Put differently, compare the drawdown plots for the SPX Index versus bitcoin. Bitcoin is only just over a decade old, so the time periods are not equal and there is a long way to go before any of this is statistically significant, but still it is striking to see how often the average Bitcoin trend chaser spends underwater versus the average Robinhood trader who has yeet into US equities with leverage.
That is a hard mental anchor to overcome. The average investor is a trend chaser. This means that most market participants rush the gates when the price is peaking and end up spending extended periods of time in drawdown, or worse, sell when the price has already crashed.
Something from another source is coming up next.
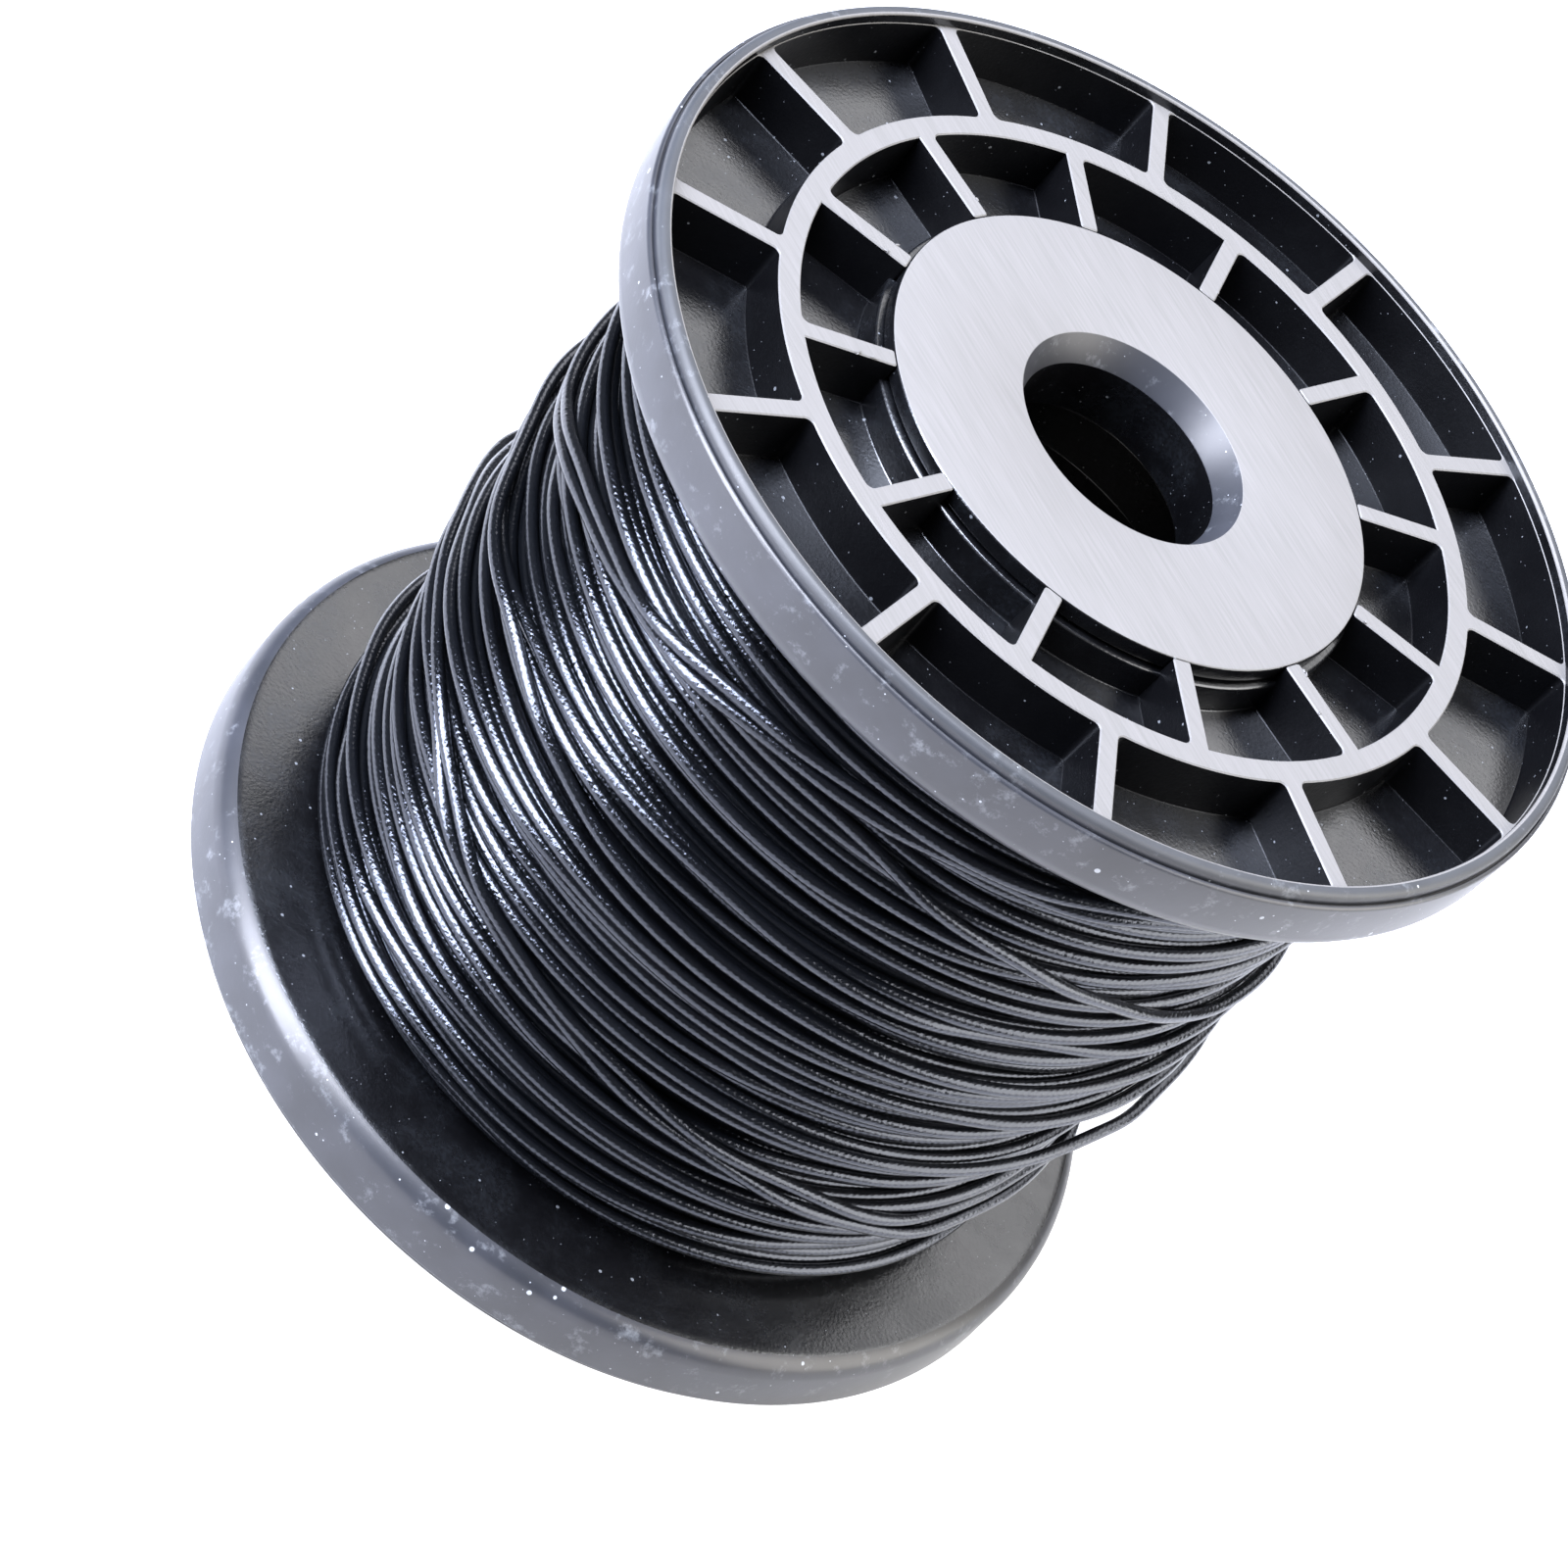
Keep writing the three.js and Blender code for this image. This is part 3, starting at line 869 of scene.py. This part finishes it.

This is why at Firinne Capital we use a variety of metrics to gauge where we are in the cycle. One such indicator we have found helpful, is the hodl waves that we use to form our view of how fearful or greedy the market participants are. This is where the paper-hands feverishly trade into the market peak en masse and anxiously chase afterwards to get back even. Given how fast the run ups are and how long the winters last, this has been a recipe for disaster. No equity market behaves this way.
Market timing is hard, but we do believe that there are times where the risk/return trade-off is worth putting a tactical tilt on.
As for the average investor, it is best to just be #hodling.